Not all the time. It’s not that easy because the romance of today isn’t as simple as the heroine wants a husband, or doesn’t want one, and he wants a wife, or doesn’t want one. Readers today want more substance than that. And as a writer, I’ve never been happy writing a fluffy book with marriage as the only goal. I like to make things complicated.
Creating emotion is a difficult concept to explain. I think for one thing, you have to be fearless when it comes to how much angst you’re willing to write. You have to forget about being cautious and simply let the emotion pour out of your psyche and into your fingertips as you type. Reach down deep. We all have crap in our past that lurks there, dark and angry. It makes us cry and scream. Well, you need to use that as you write.
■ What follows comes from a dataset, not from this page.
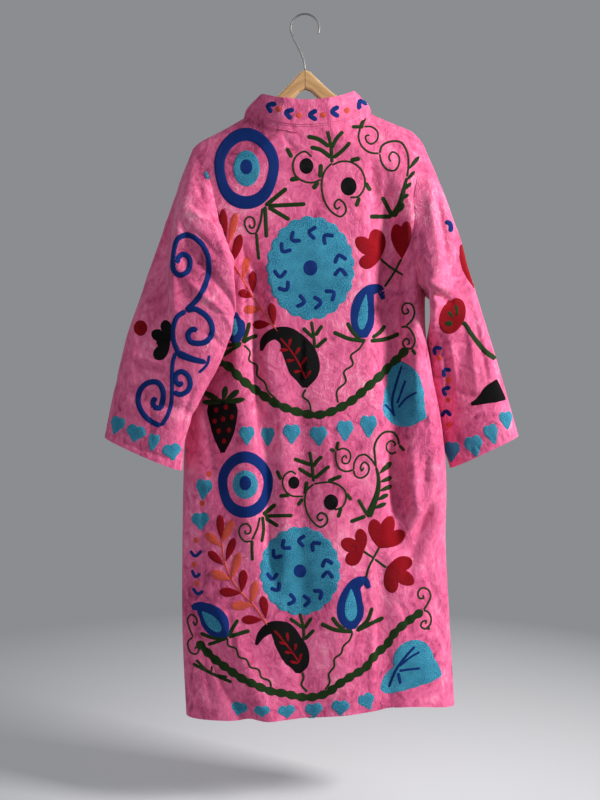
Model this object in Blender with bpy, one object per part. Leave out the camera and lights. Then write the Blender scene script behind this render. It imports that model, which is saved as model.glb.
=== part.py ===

You need to infuse that into your characters.
Am I saying make your characters angry or anguished all the time? No. I’m saying use the emotional reactions of your own past traumas, or truly happy experiences, and let them come out in your characters. Don’t be afraid of the feelings. These are real people you’re writing. At least, to your readers they will be. So you need to give them real emotions, and real reactions to those emotions.
If you can do that, if you can make people laugh, cry, get angry, get sad, smile, whoop with joy as they read your books, you’ve done it. You’ve won their hearts. They will read everything you write.